Your instructions —
Look through the listing for the word "root". Copy each line that has it.

Data shown —
* begin *

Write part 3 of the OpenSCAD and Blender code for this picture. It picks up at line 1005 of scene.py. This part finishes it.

* end *
* begin *

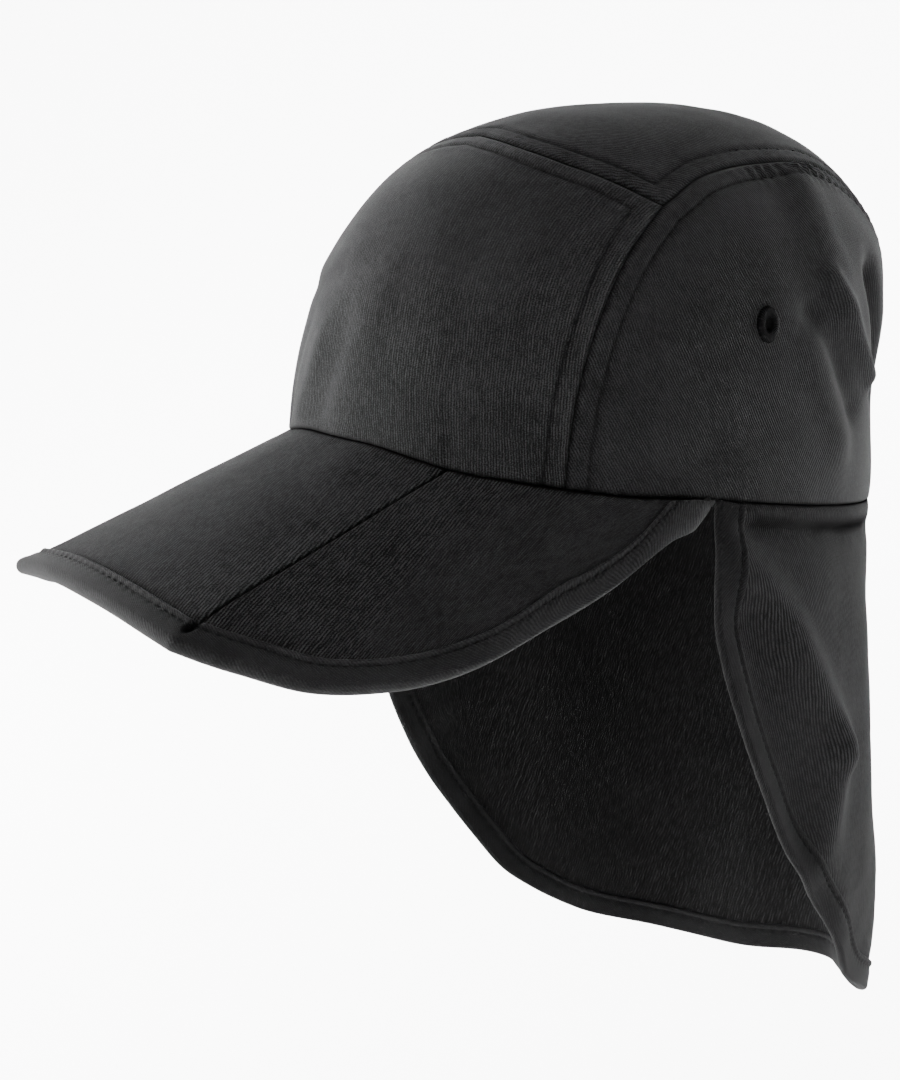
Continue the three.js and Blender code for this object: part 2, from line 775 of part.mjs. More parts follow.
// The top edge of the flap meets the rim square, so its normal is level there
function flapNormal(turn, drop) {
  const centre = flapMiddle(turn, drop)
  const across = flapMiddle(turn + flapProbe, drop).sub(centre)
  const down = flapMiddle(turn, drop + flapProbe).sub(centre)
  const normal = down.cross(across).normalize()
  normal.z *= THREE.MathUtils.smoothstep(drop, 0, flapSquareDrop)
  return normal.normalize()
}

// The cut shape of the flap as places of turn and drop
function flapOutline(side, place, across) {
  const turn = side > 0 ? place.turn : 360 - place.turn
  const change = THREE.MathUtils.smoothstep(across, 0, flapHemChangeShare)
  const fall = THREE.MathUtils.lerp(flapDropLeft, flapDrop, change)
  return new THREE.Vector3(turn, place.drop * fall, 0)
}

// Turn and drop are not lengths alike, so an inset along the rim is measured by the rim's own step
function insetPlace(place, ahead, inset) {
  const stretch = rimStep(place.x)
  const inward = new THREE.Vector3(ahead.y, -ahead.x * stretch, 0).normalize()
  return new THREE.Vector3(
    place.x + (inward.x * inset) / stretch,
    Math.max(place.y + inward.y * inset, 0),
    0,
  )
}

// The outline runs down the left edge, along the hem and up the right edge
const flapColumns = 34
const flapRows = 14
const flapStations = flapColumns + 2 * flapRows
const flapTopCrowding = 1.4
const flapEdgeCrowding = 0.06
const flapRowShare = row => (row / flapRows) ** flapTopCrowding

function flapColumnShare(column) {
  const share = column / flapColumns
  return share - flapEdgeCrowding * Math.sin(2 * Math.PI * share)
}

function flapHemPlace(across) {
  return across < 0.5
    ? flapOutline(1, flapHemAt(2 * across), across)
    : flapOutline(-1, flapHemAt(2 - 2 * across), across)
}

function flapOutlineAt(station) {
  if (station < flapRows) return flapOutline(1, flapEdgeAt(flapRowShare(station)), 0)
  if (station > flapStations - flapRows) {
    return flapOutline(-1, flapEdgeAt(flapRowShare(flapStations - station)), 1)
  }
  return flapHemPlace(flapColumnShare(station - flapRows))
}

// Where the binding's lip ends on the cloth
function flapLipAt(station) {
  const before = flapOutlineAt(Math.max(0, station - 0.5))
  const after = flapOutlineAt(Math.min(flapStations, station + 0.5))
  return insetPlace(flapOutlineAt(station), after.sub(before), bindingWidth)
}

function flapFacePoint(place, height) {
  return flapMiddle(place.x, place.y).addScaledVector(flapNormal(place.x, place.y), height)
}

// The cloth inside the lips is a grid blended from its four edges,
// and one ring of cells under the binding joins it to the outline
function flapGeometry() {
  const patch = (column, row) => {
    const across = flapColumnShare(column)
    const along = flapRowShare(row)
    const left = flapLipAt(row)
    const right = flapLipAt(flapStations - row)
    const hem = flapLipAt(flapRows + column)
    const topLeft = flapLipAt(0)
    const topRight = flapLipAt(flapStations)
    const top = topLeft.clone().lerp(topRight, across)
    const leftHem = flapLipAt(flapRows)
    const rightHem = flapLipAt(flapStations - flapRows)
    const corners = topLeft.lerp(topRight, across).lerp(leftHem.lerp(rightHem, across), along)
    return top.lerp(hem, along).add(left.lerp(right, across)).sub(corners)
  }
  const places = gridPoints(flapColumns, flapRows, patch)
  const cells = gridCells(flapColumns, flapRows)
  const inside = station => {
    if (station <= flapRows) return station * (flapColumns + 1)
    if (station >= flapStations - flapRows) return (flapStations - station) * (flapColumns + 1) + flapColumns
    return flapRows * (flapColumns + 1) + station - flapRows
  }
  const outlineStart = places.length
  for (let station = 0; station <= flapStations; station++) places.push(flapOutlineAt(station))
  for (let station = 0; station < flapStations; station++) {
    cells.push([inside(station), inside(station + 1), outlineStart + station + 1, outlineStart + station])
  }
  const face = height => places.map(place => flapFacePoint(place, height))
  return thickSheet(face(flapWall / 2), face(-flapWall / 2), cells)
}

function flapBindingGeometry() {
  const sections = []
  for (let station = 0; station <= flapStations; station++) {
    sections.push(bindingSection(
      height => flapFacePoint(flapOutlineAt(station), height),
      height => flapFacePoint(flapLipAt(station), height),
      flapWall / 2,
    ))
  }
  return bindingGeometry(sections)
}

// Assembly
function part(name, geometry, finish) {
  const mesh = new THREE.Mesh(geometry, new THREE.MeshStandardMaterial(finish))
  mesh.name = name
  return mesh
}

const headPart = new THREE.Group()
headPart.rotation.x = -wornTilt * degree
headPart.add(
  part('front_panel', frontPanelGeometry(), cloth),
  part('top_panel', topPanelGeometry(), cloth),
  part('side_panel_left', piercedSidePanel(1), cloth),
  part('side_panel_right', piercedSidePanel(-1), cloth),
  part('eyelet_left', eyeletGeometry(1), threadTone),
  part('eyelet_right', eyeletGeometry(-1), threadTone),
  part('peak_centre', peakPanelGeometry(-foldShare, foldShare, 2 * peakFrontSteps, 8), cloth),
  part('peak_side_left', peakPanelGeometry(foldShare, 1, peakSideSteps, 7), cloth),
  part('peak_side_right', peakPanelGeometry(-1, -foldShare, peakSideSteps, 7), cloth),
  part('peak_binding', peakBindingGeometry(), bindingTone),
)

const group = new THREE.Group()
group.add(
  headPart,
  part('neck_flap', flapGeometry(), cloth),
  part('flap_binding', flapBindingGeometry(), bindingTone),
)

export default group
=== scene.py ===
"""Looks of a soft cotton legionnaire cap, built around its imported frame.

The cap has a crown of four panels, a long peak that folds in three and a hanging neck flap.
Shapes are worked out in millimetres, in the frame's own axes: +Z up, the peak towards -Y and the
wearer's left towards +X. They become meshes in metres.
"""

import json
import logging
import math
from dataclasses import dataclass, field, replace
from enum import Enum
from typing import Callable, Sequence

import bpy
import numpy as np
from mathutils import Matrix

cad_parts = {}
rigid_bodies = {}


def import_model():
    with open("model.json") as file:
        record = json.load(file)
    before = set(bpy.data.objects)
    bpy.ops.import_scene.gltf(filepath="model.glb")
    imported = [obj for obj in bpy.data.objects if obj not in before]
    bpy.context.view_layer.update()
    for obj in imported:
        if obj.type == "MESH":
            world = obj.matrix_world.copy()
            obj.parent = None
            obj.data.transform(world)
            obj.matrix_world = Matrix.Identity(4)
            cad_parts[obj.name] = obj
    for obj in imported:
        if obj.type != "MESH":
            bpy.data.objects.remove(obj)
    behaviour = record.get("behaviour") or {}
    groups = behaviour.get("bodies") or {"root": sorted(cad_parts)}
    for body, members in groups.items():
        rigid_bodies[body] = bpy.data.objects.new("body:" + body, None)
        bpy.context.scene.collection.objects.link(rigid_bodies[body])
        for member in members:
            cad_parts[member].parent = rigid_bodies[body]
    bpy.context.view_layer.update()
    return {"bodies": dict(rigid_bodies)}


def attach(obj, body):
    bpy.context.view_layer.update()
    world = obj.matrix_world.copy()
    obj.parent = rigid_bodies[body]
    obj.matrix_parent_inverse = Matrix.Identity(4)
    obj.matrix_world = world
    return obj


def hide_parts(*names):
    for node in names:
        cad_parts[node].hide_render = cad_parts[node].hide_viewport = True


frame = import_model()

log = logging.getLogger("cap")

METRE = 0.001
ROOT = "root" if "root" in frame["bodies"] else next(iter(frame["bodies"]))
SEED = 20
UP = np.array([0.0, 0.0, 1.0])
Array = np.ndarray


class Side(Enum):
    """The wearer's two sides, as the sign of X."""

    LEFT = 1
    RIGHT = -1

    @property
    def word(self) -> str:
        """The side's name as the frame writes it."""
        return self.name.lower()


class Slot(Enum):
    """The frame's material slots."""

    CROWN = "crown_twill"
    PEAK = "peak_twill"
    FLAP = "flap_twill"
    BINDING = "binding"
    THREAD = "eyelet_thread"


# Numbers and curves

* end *
* begin *

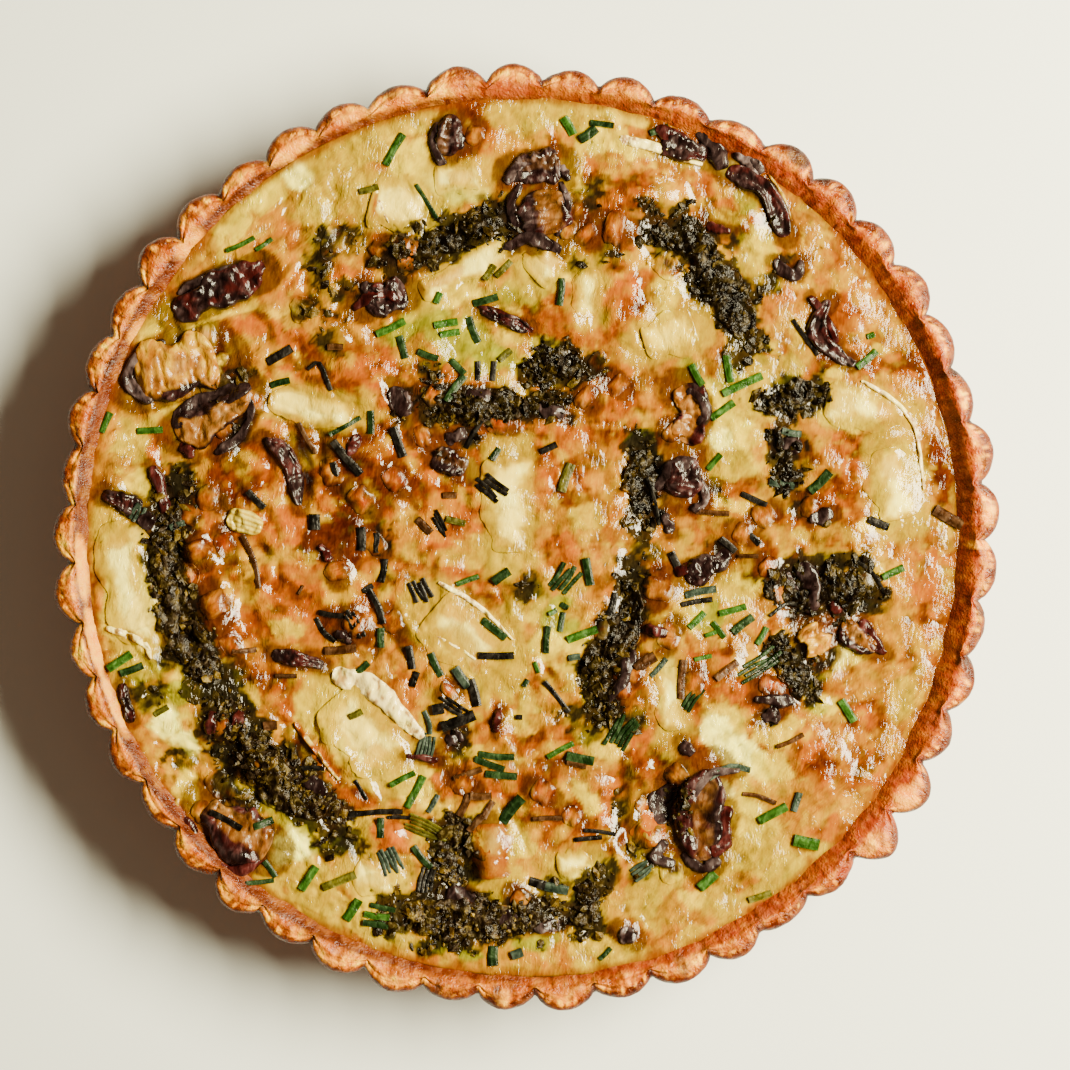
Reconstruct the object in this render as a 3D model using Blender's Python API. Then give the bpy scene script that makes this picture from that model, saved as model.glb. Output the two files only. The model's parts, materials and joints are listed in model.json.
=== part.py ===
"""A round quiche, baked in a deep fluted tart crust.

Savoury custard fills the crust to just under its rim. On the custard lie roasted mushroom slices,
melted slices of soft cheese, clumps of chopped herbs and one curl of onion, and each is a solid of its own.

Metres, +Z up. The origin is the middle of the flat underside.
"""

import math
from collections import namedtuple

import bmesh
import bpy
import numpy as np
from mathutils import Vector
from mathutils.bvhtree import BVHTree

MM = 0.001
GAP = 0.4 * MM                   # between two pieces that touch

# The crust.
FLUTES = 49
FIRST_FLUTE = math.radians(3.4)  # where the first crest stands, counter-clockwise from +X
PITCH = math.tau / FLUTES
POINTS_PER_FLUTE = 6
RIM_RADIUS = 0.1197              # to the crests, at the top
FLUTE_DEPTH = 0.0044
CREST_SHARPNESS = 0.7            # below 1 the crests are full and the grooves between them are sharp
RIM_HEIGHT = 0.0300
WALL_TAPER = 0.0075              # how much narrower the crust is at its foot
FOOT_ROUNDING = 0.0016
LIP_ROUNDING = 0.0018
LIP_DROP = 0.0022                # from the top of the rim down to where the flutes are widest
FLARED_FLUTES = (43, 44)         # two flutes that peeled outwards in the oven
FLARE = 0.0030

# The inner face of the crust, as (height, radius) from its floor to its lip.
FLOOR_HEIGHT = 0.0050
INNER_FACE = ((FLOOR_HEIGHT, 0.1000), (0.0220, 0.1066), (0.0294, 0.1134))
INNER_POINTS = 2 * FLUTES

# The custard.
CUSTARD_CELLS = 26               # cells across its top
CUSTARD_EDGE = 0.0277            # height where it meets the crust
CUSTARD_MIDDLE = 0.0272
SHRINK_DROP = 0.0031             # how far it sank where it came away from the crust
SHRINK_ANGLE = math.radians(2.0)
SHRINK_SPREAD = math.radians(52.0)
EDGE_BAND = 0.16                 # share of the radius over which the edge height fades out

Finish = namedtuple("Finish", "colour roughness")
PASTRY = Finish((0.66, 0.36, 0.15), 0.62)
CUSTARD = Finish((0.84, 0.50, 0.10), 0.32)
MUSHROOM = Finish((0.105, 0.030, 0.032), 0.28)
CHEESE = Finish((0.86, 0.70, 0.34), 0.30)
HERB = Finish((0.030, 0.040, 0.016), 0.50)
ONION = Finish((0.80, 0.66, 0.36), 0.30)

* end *

Answer to the task —
    groups = behaviour.get("bodies") or {"root": sorted(cad_parts)}
ROOT = "root" if "root" in frame["bodies"] else next(iter(frame["bodies"]))